Investigations on the competition between acoustic and intrinsic thermoacoustic modes due to multi-flame interaction

Abstract

Thermoacoustic instabilities typically consist of two modes: the acoustic instability mode and the intrinsic thermoacoustic (ITA) mode. These modes can coexist and compete under certain conditions within a combustor. This paper investigates the impact of multi-flame interaction on mode competition within a model combustor – a length-adjustable Rijke tube. Mode competition was explored by independently varying the chamber's acoustic characteristics (via Rijke tube length) and the multi-flame response characteristics (through injector hole distribution). The thermoacoustic response of the multi-flame system was examined using an acoustic pressure sensor and CH* chemiluminescence technique.
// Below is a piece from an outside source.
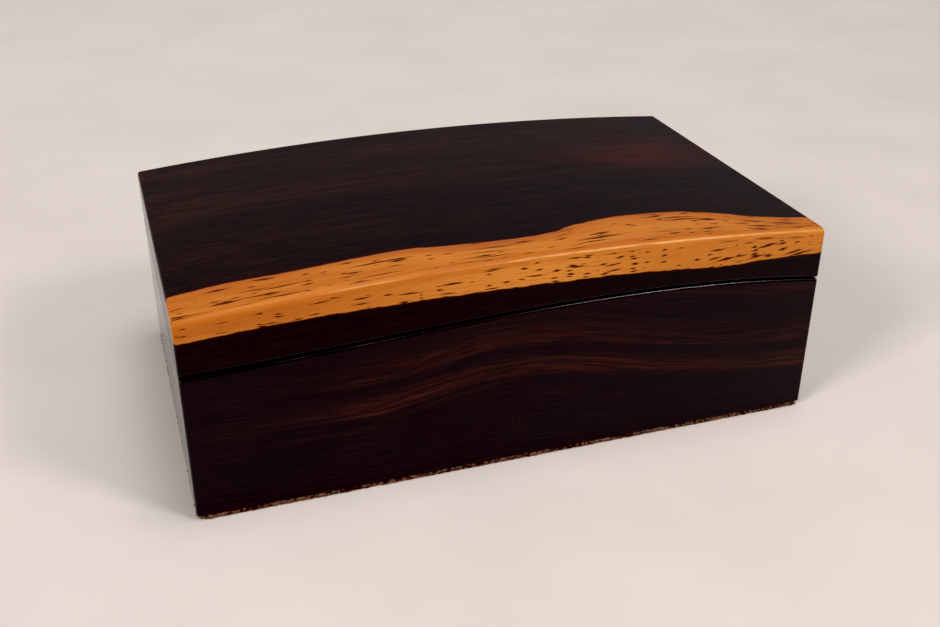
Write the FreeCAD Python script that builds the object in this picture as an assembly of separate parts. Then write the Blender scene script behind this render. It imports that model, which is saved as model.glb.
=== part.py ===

The dynamic properties of the multi-flame flow field were captured with a high-speed camera and particle image velocimetry (PIV). Results showed that different multi-flame interactions can alter the flame transfer function (FTF), leading to combustion instability dominated by either the acoustic mode or the ITA mode. The experimental results were combined with a low-order acoustic network model (LOM) to study the transition and competition between acoustic and ITA instability under multi-flame interactions. The predictions of the LOM for the eigenfrequencies and growth rates of the combustion system can accurately describe the occurrence trend of the acoustic and ITA modes.